**Given exercise:**
Print exactly those lines that run from the beginning of the data to the line bearing "return made", inclusive.

**Source data:**
START

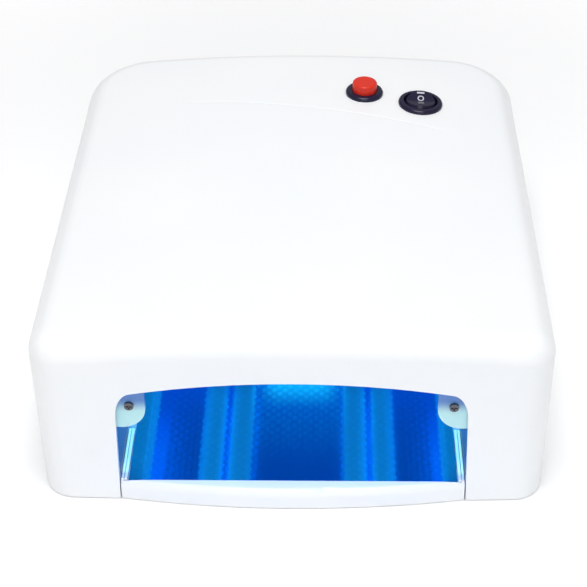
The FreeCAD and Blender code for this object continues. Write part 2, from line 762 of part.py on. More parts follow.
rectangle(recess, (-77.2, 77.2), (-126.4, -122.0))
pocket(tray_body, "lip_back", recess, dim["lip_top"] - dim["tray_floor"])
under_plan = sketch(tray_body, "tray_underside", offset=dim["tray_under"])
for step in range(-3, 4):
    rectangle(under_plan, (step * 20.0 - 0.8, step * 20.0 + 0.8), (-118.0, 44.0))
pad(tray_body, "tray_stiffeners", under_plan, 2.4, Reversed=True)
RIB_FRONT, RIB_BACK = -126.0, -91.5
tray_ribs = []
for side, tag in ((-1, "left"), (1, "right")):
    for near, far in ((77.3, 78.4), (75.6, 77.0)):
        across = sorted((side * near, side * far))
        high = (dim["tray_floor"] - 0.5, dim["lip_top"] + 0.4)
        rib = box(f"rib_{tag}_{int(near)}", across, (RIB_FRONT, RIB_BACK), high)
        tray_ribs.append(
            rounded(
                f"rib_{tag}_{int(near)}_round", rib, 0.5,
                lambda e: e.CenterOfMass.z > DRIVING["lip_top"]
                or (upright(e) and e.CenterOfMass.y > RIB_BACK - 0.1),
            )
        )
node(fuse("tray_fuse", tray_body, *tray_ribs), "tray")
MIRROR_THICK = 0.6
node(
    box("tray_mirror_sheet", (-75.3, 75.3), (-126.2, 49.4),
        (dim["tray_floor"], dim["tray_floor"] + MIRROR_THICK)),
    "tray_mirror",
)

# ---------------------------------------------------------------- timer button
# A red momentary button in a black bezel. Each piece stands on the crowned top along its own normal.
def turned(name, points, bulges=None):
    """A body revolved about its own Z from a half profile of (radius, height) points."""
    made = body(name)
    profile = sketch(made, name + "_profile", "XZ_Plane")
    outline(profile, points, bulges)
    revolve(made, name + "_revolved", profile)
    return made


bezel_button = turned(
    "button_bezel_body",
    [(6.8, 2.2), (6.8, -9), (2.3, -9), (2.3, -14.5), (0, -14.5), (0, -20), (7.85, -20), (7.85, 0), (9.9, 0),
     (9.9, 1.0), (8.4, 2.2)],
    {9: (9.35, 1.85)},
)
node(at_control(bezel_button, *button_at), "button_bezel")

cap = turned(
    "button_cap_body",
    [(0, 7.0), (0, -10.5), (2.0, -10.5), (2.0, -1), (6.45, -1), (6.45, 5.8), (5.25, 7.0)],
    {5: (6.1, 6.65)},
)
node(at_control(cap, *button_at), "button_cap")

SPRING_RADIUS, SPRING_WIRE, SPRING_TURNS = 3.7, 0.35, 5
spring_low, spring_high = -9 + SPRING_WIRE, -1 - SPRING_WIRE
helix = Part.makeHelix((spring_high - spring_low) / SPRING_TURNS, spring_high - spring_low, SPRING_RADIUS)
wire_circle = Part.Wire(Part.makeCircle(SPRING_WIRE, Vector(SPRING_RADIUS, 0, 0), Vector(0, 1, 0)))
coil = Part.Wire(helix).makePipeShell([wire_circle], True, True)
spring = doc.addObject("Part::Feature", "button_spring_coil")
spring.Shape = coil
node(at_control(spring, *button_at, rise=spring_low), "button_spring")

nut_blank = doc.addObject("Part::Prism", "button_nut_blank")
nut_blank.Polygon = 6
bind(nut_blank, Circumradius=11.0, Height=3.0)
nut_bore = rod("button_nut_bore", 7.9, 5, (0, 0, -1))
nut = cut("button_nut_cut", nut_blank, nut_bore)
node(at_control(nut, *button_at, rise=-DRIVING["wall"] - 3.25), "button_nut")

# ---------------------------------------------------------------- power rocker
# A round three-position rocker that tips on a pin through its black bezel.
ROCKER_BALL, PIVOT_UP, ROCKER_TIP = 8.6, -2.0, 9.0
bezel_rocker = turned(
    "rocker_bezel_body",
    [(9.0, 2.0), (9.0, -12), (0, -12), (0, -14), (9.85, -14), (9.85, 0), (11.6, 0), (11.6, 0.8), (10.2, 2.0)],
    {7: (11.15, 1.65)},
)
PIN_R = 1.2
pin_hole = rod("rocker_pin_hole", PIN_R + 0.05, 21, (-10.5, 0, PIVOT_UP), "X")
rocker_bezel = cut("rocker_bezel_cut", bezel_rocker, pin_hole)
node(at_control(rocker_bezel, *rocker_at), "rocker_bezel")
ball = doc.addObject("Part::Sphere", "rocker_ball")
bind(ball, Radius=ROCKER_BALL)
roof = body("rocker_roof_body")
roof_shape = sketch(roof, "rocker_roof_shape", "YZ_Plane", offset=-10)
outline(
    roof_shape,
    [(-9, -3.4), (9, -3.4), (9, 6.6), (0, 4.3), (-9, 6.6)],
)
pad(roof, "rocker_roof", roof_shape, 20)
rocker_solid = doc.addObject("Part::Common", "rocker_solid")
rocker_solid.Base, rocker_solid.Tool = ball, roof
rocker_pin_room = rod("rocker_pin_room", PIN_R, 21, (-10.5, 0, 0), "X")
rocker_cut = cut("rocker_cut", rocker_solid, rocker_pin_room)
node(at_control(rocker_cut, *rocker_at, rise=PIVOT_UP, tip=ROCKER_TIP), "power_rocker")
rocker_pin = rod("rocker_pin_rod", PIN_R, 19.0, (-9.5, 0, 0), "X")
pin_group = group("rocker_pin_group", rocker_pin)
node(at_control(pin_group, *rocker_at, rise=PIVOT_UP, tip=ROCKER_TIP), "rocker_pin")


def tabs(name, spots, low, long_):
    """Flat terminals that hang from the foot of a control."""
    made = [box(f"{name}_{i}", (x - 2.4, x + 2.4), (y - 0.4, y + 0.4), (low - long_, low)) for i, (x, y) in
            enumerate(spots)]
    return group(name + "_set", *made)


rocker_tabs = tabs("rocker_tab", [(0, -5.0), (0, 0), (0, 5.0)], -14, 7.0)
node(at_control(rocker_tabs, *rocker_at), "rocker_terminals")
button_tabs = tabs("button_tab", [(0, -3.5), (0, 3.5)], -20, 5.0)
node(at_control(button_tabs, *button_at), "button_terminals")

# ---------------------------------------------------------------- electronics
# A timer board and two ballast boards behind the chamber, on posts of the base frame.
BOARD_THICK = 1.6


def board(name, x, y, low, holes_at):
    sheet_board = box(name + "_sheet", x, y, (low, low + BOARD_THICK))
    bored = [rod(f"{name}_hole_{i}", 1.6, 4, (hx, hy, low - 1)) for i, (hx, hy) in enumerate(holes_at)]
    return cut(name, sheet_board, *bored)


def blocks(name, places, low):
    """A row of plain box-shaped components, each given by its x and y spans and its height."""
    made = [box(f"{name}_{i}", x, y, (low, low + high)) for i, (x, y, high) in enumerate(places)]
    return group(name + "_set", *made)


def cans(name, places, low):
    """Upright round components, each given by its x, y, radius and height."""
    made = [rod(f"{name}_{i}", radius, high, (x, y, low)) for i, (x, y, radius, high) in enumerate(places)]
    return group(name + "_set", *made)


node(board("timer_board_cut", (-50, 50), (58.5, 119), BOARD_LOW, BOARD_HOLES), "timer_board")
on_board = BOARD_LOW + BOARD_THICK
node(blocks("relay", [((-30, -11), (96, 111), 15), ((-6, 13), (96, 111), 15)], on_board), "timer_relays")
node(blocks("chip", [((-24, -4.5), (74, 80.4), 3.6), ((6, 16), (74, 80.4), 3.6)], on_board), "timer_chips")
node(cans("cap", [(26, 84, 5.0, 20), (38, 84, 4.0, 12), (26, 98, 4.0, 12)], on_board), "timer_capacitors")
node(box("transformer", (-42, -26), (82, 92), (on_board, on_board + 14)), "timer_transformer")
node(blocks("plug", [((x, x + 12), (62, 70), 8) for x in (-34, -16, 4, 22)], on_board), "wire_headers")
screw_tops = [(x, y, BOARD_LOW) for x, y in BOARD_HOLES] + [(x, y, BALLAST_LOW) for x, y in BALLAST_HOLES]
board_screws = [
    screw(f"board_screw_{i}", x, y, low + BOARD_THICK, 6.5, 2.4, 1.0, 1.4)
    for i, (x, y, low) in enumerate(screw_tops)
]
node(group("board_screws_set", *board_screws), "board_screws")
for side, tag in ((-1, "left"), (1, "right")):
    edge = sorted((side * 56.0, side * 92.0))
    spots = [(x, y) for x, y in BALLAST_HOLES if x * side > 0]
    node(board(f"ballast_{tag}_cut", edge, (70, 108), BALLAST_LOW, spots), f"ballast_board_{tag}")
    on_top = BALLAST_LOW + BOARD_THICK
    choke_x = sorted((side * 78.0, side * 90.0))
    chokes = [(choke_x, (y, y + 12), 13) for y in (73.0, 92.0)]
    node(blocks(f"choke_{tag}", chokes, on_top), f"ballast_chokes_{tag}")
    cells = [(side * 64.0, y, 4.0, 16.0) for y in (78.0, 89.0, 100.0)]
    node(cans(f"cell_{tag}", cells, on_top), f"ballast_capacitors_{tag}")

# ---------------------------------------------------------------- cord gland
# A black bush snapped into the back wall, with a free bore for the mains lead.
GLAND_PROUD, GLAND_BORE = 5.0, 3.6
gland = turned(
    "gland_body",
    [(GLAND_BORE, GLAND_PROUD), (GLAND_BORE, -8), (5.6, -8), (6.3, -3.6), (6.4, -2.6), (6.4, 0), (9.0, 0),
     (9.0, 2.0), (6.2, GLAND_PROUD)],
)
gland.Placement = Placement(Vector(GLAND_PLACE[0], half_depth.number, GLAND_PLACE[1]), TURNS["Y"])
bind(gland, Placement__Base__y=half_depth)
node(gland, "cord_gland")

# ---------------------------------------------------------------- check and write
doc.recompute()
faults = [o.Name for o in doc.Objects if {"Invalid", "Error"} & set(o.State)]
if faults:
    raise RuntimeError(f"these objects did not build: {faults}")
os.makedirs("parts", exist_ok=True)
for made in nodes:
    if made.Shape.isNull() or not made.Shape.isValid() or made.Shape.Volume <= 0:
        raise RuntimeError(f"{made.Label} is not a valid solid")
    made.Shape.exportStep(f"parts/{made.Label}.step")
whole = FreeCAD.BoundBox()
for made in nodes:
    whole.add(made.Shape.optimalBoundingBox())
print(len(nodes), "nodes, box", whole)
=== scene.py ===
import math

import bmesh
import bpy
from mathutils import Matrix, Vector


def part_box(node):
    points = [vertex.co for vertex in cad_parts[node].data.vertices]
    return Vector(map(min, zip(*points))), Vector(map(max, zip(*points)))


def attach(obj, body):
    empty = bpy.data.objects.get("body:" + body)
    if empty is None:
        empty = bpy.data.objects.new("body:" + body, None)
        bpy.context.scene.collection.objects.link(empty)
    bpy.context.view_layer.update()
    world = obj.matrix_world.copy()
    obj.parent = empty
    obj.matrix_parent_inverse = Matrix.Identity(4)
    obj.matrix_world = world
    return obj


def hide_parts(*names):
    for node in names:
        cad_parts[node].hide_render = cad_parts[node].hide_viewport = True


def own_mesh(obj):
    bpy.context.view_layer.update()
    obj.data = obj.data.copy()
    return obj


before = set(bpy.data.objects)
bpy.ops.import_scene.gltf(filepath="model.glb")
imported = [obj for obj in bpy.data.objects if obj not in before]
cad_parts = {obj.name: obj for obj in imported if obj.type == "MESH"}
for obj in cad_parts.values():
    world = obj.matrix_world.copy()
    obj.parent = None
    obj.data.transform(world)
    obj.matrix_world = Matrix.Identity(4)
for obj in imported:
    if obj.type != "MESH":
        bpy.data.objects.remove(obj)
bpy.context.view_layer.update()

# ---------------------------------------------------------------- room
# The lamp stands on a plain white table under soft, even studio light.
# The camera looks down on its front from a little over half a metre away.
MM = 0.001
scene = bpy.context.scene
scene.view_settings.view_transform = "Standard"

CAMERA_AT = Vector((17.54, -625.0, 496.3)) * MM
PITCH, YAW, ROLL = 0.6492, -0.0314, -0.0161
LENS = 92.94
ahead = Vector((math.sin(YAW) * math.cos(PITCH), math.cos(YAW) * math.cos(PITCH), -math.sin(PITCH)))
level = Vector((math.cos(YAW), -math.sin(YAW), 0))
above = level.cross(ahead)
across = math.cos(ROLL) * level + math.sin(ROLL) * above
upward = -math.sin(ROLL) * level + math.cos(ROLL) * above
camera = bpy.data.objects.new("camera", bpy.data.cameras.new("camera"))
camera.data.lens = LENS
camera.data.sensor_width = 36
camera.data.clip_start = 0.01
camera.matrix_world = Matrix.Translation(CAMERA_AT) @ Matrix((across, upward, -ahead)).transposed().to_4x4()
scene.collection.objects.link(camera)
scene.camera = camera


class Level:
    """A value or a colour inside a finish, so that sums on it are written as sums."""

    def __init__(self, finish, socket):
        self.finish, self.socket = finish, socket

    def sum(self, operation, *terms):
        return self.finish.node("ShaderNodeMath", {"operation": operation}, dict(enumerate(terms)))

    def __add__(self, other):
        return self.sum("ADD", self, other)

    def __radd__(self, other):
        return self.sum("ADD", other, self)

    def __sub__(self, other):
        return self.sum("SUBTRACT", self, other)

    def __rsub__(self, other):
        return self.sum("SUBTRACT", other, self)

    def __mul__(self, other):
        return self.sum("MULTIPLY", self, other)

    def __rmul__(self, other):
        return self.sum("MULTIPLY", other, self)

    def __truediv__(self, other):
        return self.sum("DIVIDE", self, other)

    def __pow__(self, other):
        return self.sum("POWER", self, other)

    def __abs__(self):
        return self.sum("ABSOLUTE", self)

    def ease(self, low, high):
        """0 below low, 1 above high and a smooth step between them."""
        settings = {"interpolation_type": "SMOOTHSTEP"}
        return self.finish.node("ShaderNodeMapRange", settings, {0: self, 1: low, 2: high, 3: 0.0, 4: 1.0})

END

**Full answer:**
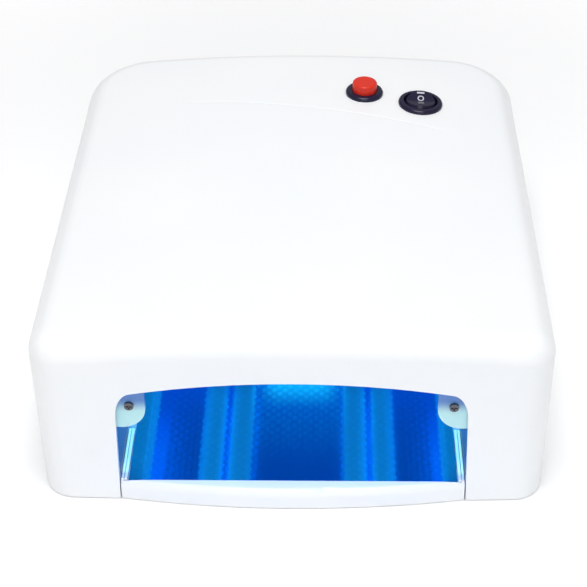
The FreeCAD and Blender code for this object continues. Write part 2, from line 762 of part.py on. More parts follow.
rectangle(recess, (-77.2, 77.2), (-126.4, -122.0))
pocket(tray_body, "lip_back", recess, dim["lip_top"] - dim["tray_floor"])
under_plan = sketch(tray_body, "tray_underside", offset=dim["tray_under"])
for step in range(-3, 4):
    rectangle(under_plan, (step * 20.0 - 0.8, step * 20.0 + 0.8), (-118.0, 44.0))
pad(tray_body, "tray_stiffeners", under_plan, 2.4, Reversed=True)
RIB_FRONT, RIB_BACK = -126.0, -91.5
tray_ribs = []
for side, tag in ((-1, "left"), (1, "right")):
    for near, far in ((77.3, 78.4), (75.6, 77.0)):
        across = sorted((side * near, side * far))
        high = (dim["tray_floor"] - 0.5, dim["lip_top"] + 0.4)
        rib = box(f"rib_{tag}_{int(near)}", across, (RIB_FRONT, RIB_BACK), high)
        tray_ribs.append(
            rounded(
                f"rib_{tag}_{int(near)}_round", rib, 0.5,
                lambda e: e.CenterOfMass.z > DRIVING["lip_top"]
                or (upright(e) and e.CenterOfMass.y > RIB_BACK - 0.1),
            )
        )
node(fuse("tray_fuse", tray_body, *tray_ribs), "tray")
MIRROR_THICK = 0.6
node(
    box("tray_mirror_sheet", (-75.3, 75.3), (-126.2, 49.4),
        (dim["tray_floor"], dim["tray_floor"] + MIRROR_THICK)),
    "tray_mirror",
)

# ---------------------------------------------------------------- timer button
# A red momentary button in a black bezel. Each piece stands on the crowned top along its own normal.
def turned(name, points, bulges=None):
    """A body revolved about its own Z from a half profile of (radius, height) points."""
    made = body(name)
    profile = sketch(made, name + "_profile", "XZ_Plane")
    outline(profile, points, bulges)
    revolve(made, name + "_revolved", profile)
    return made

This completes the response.